YOUR INSTRUCTIONS -
Of the lines listed below, return exactly those that run from the line containing "checks and files" through the line containing "before = set(bpy.data.objects)", both included.

SUPPLIED DATA -
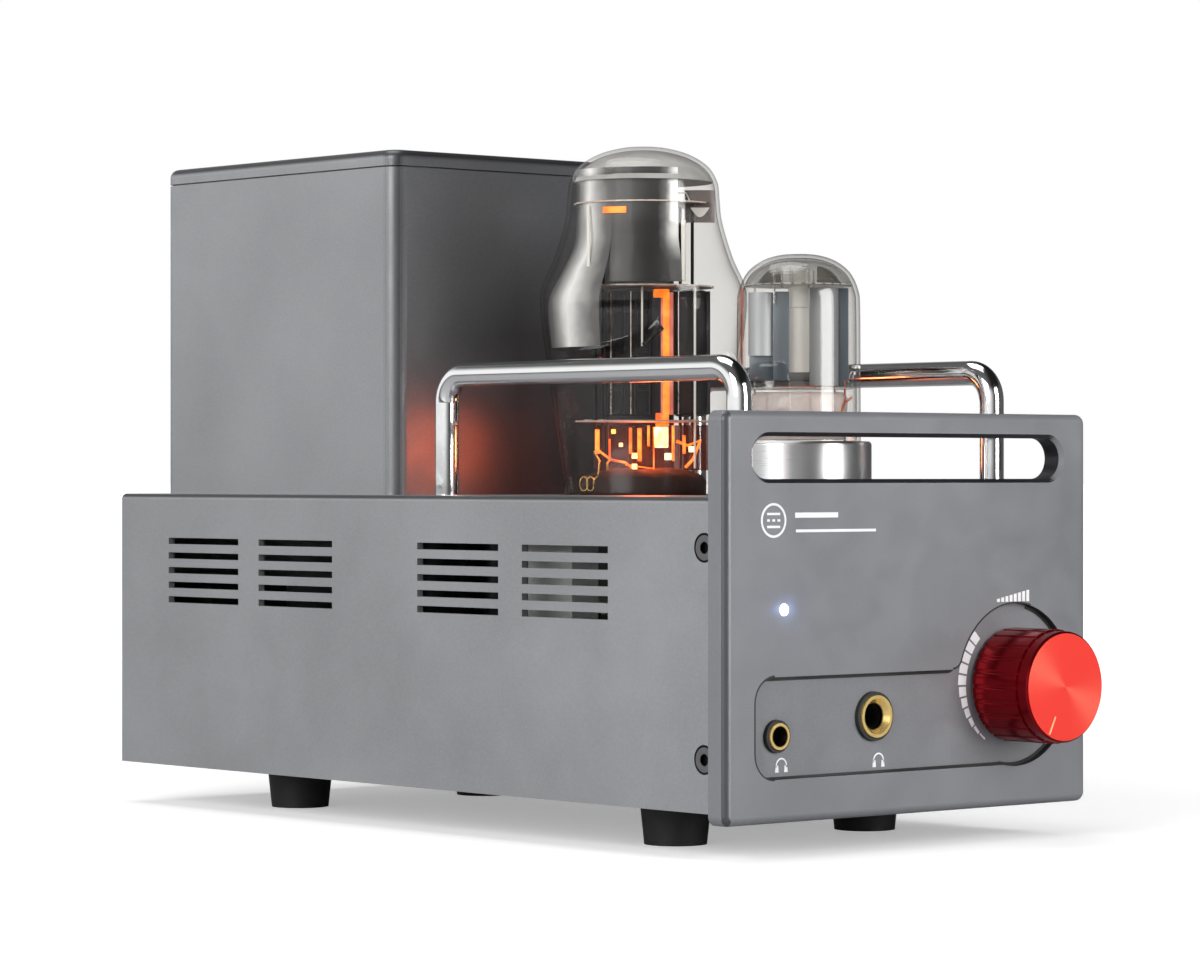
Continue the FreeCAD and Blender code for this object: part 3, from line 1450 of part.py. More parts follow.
front_panel()
chassis_shell()
bottom_plate()
front_brackets()
side_screws()
cap_screws()
plate_screws()
fixing_blocks()
feet()
guard_rail("guard_rail_left", "-1")
guard_rail("guard_rail_right", "1")
rail_nuts()
transformer_cover()
cover_cap()
transformer_core()
transformer_coil()
transformer_straps()
lead_grommet()
transformer_leads()
volume_knob()
knob_grub_screw()
pot_shaft()
pot_body()
pot_nut()
jack("headphone_jack", "jack")
jack("mini_jack", "mini")
power_lamp()
power_glass()
tube_base("power_tube", "power_y", "power_base_radius", "power_base_foot", "power_base_top",
          "power_glass_foot", "power_neck + 0.4")
stem("power_tube", "power_y", "power_stem", "power_glass_foot", "power_top - 83")
power_electrodes()
driver_glass()
tube_base("driver_tube", "driver_y", "driver_base_radius", "driver_base_foot", "driver_base_top",
          "driver_glass_foot", "driver_radius")
driver_electrodes()
tube_collar()
tube_sockets()
main_board()
pillars()
filter_capacitors()
film_capacitors()
power_resistors()
heat_sink()
mains_inlet()
inlet_pins()
fuse_drawer()
power_switch()
phono_jacks()
document.recompute()

# ---------------------------------------------------------------- checks and files

for item in document.Objects:
    if {"Invalid", "Error"} & set(item.State):
        raise RuntimeError(f"{item.Name} ({item.Label}) failed: {item.State}")
for item in NODES:
    if item.Shape.isNull() or not item.Shape.isValid() or not item.Shape.Solids:
        raise RuntimeError(f"{item.Label} has no valid solid")

os.makedirs("parts", exist_ok=True)
for item in NODES:
    item.Shape.exportStep(os.path.join("parts", f"{item.Label}.step"))
print(len(NODES), "nodes written")
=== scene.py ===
import json
import random
from math import asin, atan2, cos, degrees, pi, radians, sin, sqrt

import bmesh
import bpy
from mathutils import Matrix, Vector


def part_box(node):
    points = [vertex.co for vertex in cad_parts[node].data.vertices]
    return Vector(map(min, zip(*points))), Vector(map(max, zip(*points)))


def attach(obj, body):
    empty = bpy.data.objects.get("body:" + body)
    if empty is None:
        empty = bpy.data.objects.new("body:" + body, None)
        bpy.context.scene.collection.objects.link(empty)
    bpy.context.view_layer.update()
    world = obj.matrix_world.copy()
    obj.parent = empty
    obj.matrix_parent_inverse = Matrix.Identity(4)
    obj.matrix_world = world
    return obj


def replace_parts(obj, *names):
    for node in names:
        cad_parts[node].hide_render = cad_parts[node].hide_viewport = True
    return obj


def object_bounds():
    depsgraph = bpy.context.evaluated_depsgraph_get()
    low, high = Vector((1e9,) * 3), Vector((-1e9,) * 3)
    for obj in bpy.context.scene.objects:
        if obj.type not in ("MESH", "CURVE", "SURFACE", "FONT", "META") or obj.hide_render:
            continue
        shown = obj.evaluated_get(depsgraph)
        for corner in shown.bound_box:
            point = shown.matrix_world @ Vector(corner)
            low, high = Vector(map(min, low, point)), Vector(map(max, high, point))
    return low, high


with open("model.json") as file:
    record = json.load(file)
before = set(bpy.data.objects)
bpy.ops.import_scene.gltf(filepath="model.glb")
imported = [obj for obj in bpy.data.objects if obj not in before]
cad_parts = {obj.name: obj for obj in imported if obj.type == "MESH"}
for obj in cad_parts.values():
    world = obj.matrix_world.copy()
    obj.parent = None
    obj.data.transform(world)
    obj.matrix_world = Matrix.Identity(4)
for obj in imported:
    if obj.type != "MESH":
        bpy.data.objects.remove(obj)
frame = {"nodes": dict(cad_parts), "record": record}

CAD_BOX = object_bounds()
MM = 0.001
VIEW_TURN = -40.955   # bearing of the photo's camera, which the insides of the tubes face, in degrees
FINISHES = {}         # materials by slot, by node or by the plain name of a finish
INK = 0.05            # thickness of print, in millimetres
RECESS_DEPTH = 2 * MM


def middle(node):
    low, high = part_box(node)
    return (low + high) / 2


# ---- shaders ----

SOFT = (0.3, 0.7)     # the stretch of a noise's values that a gentle contrast is drawn from
BLACK = (0, 0, 0)
WHITE = (1, 1, 1)


class Nodes:
    """A shader's node tree, with the small sums that patterns are made of."""

    def __init__(self, tree):
        self.tree = tree

    def node(self, kind, **settings):
        made = self.tree.nodes.new(kind)
        for key, what in settings.items():
            setattr(made, key, what)
        return made

    def feed(self, target, what):
        """Gives an input a value, or links it to an output."""
        if isinstance(what, bpy.types.NodeSocket):
            self.tree.links.new(what, target)
        else:
            target.default_value = what

    def span(self, factor, low, high, start=0.0, stop=1.0, **settings):
        """Maps factor from start..stop to low..high, held at both ends."""
        made = self.node("ShaderNodeMapRange", **settings)
        ends = {"Value": factor, "From Min": start, "From Max": stop, "To Min": low, "To Max": high}
        for key, what in ends.items():
            self.feed(made.inputs[key], what)
        return made.outputs["Result"]

    def maths(self, operation, first, second=0.0):
        made = self.node("ShaderNodeMath", operation=operation)
        self.feed(made.inputs[0], first)
        self.feed(made.inputs[1], second)
        return made.outputs["Value"]

    def times(self, first, *others):
        for other in others:
            first = self.maths("MULTIPLY", first, other)
        return first

    def reach(self, across, up):
        """Length of the slope over two legs."""
        return self.maths("SQRT", self.maths("ADD", self.times(across, across), self.times(up, up)))

    def part(self, vector, letter):
        split = self.node("ShaderNodeSeparateXYZ")
        self.feed(split.inputs["Vector"], vector)
        return split.outputs[letter]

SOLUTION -
# ---------------------------------------------------------------- checks and files

for item in document.Objects:
    if {"Invalid", "Error"} & set(item.State):
        raise RuntimeError(f"{item.Name} ({item.Label}) failed: {item.State}")
for item in NODES:
    if item.Shape.isNull() or not item.Shape.isValid() or not item.Shape.Solids:
        raise RuntimeError(f"{item.Label} has no valid solid")

os.makedirs("parts", exist_ok=True)
for item in NODES:
    item.Shape.exportStep(os.path.join("parts", f"{item.Label}.step"))
print(len(NODES), "nodes written")
=== scene.py ===
import json
import random
from math import asin, atan2, cos, degrees, pi, radians, sin, sqrt

import bmesh
import bpy
from mathutils import Matrix, Vector


def part_box(node):
    points = [vertex.co for vertex in cad_parts[node].data.vertices]
    return Vector(map(min, zip(*points))), Vector(map(max, zip(*points)))


def attach(obj, body):
    empty = bpy.data.objects.get("body:" + body)
    if empty is None:
        empty = bpy.data.objects.new("body:" + body, None)
        bpy.context.scene.collection.objects.link(empty)
    bpy.context.view_layer.update()
    world = obj.matrix_world.copy()
    obj.parent = empty
    obj.matrix_parent_inverse = Matrix.Identity(4)
    obj.matrix_world = world
    return obj


def replace_parts(obj, *names):
    for node in names:
        cad_parts[node].hide_render = cad_parts[node].hide_viewport = True
    return obj


def object_bounds():
    depsgraph = bpy.context.evaluated_depsgraph_get()
    low, high = Vector((1e9,) * 3), Vector((-1e9,) * 3)
    for obj in bpy.context.scene.objects:
        if obj.type not in ("MESH", "CURVE", "SURFACE", "FONT", "META") or obj.hide_render:
            continue
        shown = obj.evaluated_get(depsgraph)
        for corner in shown.bound_box:
            point = shown.matrix_world @ Vector(corner)
            low, high = Vector(map(min, low, point)), Vector(map(max, high, point))
    return low, high


with open("model.json") as file:
    record = json.load(file)
before = set(bpy.data.objects)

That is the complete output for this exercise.